We are not so different from Nicodemus. We, too, approach the divine with intellect bristling, reputations carefully guarded. We want revelation without vulnerability,
transformation without disorientation.
But the soul doesn’t work that way.
Nicodemus left that night unsettled, unanswered. And yet, something had shifted.
We meet him again at the foot of the cross. The man who once hid in darkness now stands in broad daylight, cradling the broken body of the one he once questioned. Between these two moments lies a journey—not a lightning strike of conversion, but a slow awakening. A gradual surrender. A quiet death to his former self.
And then, the most remarkable act: he anoints Jesus’s body with myrrh and aloes—seventy-five pounds of burial spices, an extravagant amount fit for a king. The man who had approached Jesus in secrecy now honors him with a burial that speaks of allegiance, of love.
The one who once questioned now proclaims—not with words, but with action.
The Long Road of Rebirth
What parts of ourselves are we protecting from rebirth? What cherished identities or beliefs might need to die before something new can emerge?
Jesus’s call to be “born again” isn’t about a moment—it’s about a process. In Greek, the phrase can also mean “born from above”—a transformation so profound it must come from beyond us. Rebirth is rarely comfortable. It undoes us before it remakes us.

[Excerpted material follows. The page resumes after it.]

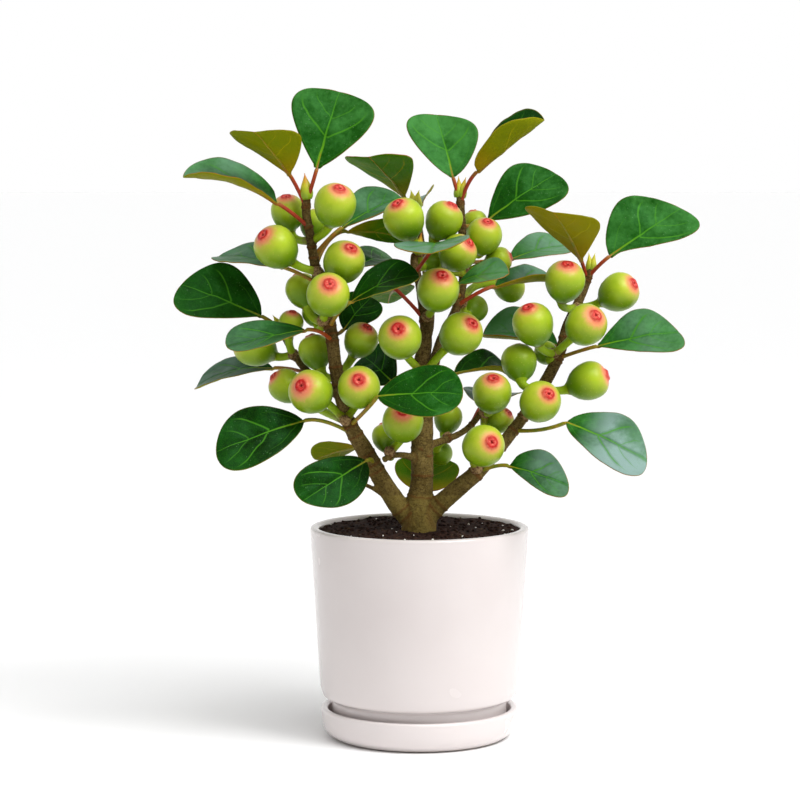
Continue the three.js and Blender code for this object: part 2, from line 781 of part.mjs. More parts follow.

Carl Jung once wrote, “There is no birth of consciousness without pain.” Nicodemus understood this in ways his first-night questions couldn’t yet fathom. The kingdom breaks in not through our certainties, but through our wounds, our questions, our darkest nights of not-knowing.
And yet, if we are willing to endure the slow undoing, the emergence from the shadows—there is new life waiting.
Prayer
Divine Mystery, I come to you as Nicodemus did—curious yet cautious, drawn yet resistant. Illuminate the parts of my soul still hiding in darkness. Give me courage to ask the questions that frighten me, to embrace the death of my false certainties, and to surrender to the slow, painful rebirth you offer. Walk with me through this labyrinth of transformation, knowing I cannot rush what must unfold in its own sacred time. Amen.
Daily Practice
Identify one belief or aspect of your spiritual identity that feels threatened or uncomfortable when questioned. Sit with this discomfort in meditation for 15 minutes, not trying to resolve it, but simply witnessing it as Nicodemus witnessed Jesus. What might need to die before something new can be born?